La cinéaste met en avant le clivage qui fait sans cesse osciller ces filles et ces femmes entre la vie et la mort, la présence et l’absence. La joie que peut potentiellement apporter le moment présent, et l’effrayant vertige d’un vide à la fois presque palpable, mais insondable. Ou un étrange entre-deux à tout ceci, incarné ici par la figure du fantôme, de l’âme vagabonde, et de la représentation des corps des personnes défuntes.
Réparer l’absence
Maniant ces quatre destins à l’aide de baguettes affutées, Mascha Schilinski anime son orchestre en invitant le·la spectateur·ice à participer au déchiffrage de la partition. Du moins, en partie. Car Sound of Falling laisse intelligemment une place de choix à l’interprétation, tant il rend poreuse, et à juste titre, la frontière entre « ce qui existe » et « ce qui n’existe pas ».
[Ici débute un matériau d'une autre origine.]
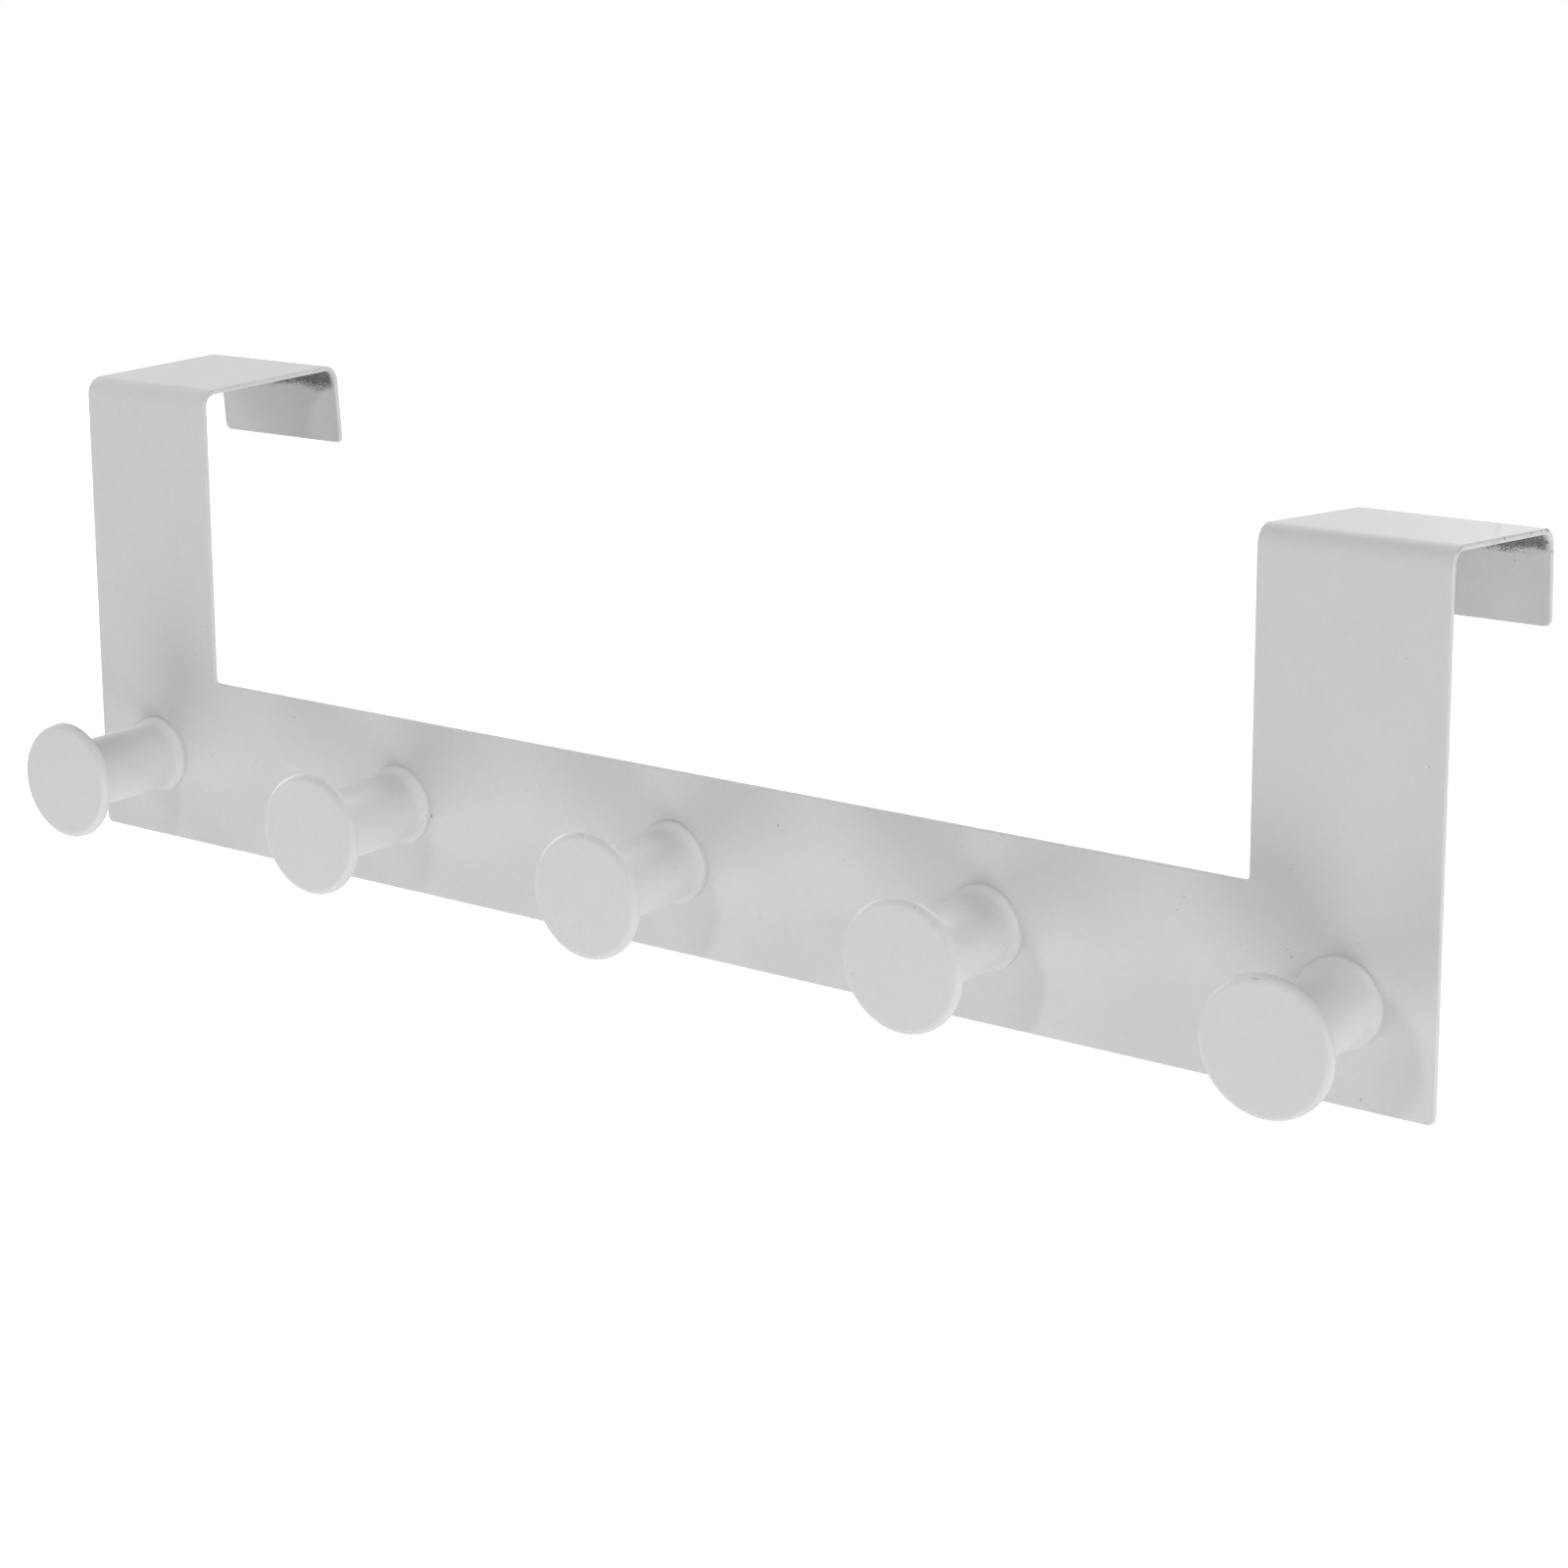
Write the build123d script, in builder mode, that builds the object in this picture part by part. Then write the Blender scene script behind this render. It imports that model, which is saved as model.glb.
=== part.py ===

Durant les recherches historiques menées au cours de l’écriture, un constat s’est imposé à Mascha Schilinski et Louise Peter, sa coscénariste : celui d’un manque. Des archives historiques du monde fermier de l’époque, la prédominance des regards et témoignages masculins est criante. Avec une remarquable minutie, Sound of Falling parvient à livrer une représentation de la place que les femmes ont pu tenir au sein de ces cadres familiaux et territoriaux, endurant l’exclusion, les blessures, et les répercussions intergénérationnelles d’un traumatisme « qu’il fallait taire ».